>> Begin DATASET EXCERPT
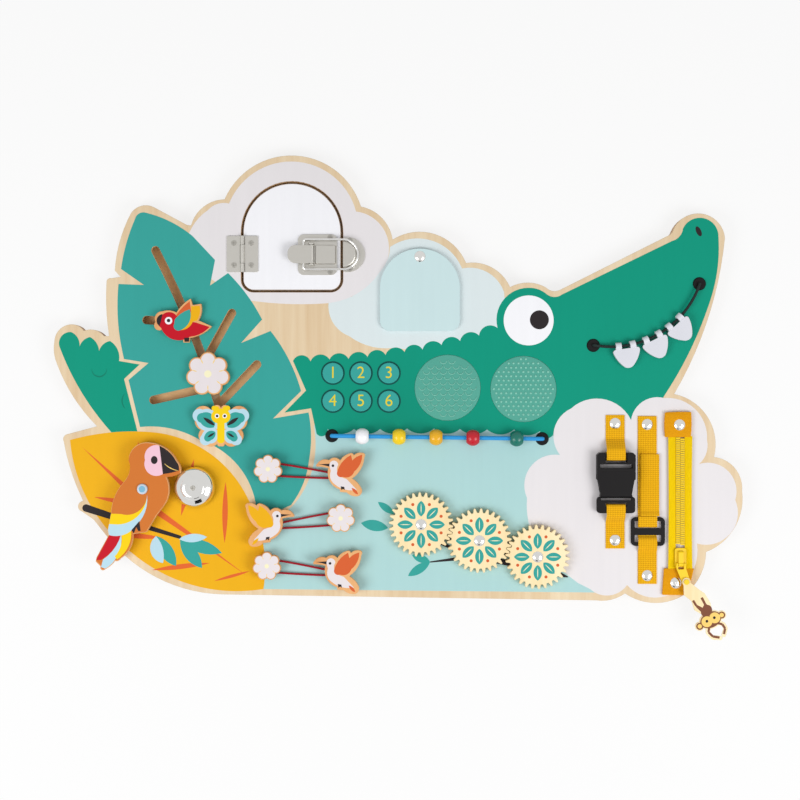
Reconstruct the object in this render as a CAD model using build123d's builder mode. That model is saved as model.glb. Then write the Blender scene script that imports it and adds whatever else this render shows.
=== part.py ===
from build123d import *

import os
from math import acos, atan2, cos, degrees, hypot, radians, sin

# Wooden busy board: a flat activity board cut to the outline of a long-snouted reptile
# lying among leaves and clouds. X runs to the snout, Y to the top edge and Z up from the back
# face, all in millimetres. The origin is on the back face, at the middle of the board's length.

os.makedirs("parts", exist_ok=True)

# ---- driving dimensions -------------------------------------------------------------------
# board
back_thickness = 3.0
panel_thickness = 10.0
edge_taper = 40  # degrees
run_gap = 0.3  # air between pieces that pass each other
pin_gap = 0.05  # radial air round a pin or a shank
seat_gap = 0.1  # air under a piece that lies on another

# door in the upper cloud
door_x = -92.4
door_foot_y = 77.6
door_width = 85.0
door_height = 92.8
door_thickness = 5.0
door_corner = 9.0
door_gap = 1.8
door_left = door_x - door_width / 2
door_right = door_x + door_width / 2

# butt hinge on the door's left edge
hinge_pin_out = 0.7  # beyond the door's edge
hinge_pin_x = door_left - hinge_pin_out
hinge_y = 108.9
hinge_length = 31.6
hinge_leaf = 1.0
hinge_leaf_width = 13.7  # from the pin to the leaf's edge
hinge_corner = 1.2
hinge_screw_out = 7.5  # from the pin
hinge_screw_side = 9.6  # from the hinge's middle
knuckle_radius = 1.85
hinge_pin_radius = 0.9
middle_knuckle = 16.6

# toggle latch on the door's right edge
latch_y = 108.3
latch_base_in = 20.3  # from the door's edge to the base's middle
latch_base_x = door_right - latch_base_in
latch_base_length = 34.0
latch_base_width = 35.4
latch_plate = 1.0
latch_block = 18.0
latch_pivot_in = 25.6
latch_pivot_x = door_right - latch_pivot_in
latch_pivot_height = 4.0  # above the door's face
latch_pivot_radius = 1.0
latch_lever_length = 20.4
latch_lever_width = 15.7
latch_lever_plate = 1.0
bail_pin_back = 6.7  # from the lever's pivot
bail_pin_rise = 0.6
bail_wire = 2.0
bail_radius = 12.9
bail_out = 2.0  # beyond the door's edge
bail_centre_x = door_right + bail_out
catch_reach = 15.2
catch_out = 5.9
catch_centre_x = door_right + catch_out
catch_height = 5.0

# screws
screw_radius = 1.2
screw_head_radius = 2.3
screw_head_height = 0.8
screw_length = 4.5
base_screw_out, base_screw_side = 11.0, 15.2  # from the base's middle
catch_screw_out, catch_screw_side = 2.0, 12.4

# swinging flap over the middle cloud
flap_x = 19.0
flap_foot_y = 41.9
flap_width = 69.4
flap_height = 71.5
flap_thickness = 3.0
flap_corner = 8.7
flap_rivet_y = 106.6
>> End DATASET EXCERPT
* **EXERCISE**
The whole listing above needs to be written out again exactly.

* **WRITTEN RESPONSE**
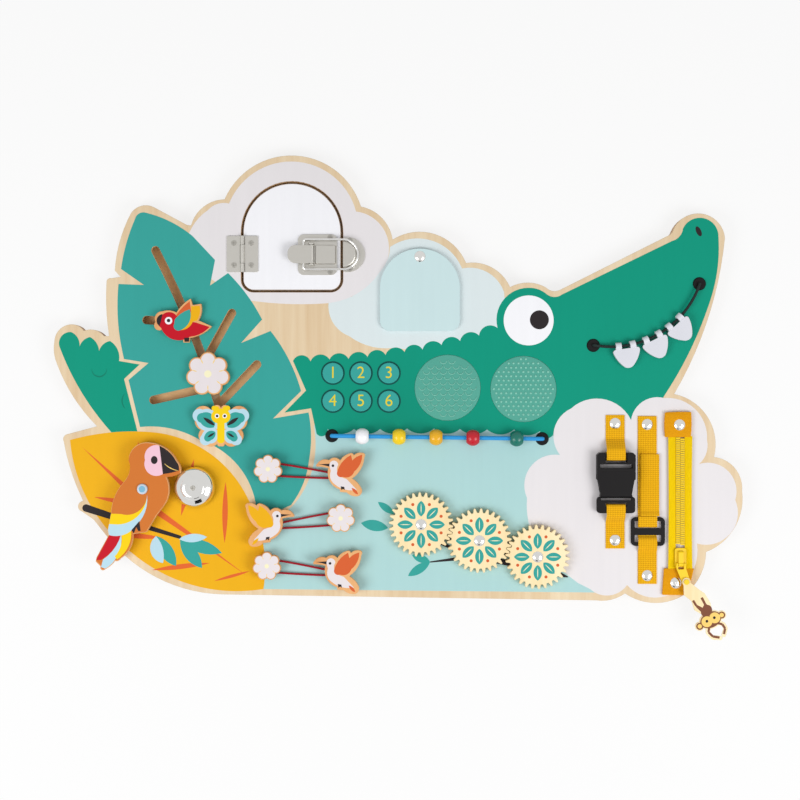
Reconstruct the object in this render as a CAD model using build123d's builder mode. That model is saved as model.glb. Then write the Blender scene script that imports it and adds whatever else this render shows.
=== part.py ===
from build123d import *

import os
from math import acos, atan2, cos, degrees, hypot, radians, sin

# Wooden busy board: a flat activity board cut to the outline of a long-snouted reptile
# lying among leaves and clouds. X runs to the snout, Y to the top edge and Z up from the back
# face, all in millimetres. The origin is on the back face, at the middle of the board's length.

os.makedirs("parts", exist_ok=True)

# ---- driving dimensions -------------------------------------------------------------------
# board
back_thickness = 3.0
panel_thickness = 10.0
edge_taper = 40  # degrees
run_gap = 0.3  # air between pieces that pass each other
pin_gap = 0.05  # radial air round a pin or a shank
seat_gap = 0.1  # air under a piece that lies on another

# door in the upper cloud
door_x = -92.4
door_foot_y = 77.6
door_width = 85.0
door_height = 92.8
door_thickness = 5.0
door_corner = 9.0
door_gap = 1.8
door_left = door_x - door_width / 2
door_right = door_x + door_width / 2

# butt hinge on the door's left edge
hinge_pin_out = 0.7  # beyond the door's edge
hinge_pin_x = door_left - hinge_pin_out
hinge_y = 108.9
hinge_length = 31.6
hinge_leaf = 1.0
hinge_leaf_width = 13.7  # from the pin to the leaf's edge
hinge_corner = 1.2
hinge_screw_out = 7.5  # from the pin
hinge_screw_side = 9.6  # from the hinge's middle
knuckle_radius = 1.85
hinge_pin_radius = 0.9
middle_knuckle = 16.6

# toggle latch on the door's right edge
latch_y = 108.3
latch_base_in = 20.3  # from the door's edge to the base's middle
latch_base_x = door_right - latch_base_in
latch_base_length = 34.0
latch_base_width = 35.4
latch_plate = 1.0
latch_block = 18.0
latch_pivot_in = 25.6
latch_pivot_x = door_right - latch_pivot_in
latch_pivot_height = 4.0  # above the door's face
latch_pivot_radius = 1.0
latch_lever_length = 20.4
latch_lever_width = 15.7
latch_lever_plate = 1.0
bail_pin_back = 6.7  # from the lever's pivot
bail_pin_rise = 0.6
bail_wire = 2.0
bail_radius = 12.9
bail_out = 2.0  # beyond the door's edge
bail_centre_x = door_right + bail_out
catch_reach = 15.2
catch_out = 5.9
catch_centre_x = door_right + catch_out
catch_height = 5.0

# screws
screw_radius = 1.2
screw_head_radius = 2.3
screw_head_height = 0.8
screw_length = 4.5
base_screw_out, base_screw_side = 11.0, 15.2  # from the base's middle
catch_screw_out, catch_screw_side = 2.0, 12.4

# swinging flap over the middle cloud
flap_x = 19.0
flap_foot_y = 41.9
flap_width = 69.4
flap_height = 71.5
flap_thickness = 3.0
flap_corner = 8.7
flap_rivet_y = 106.6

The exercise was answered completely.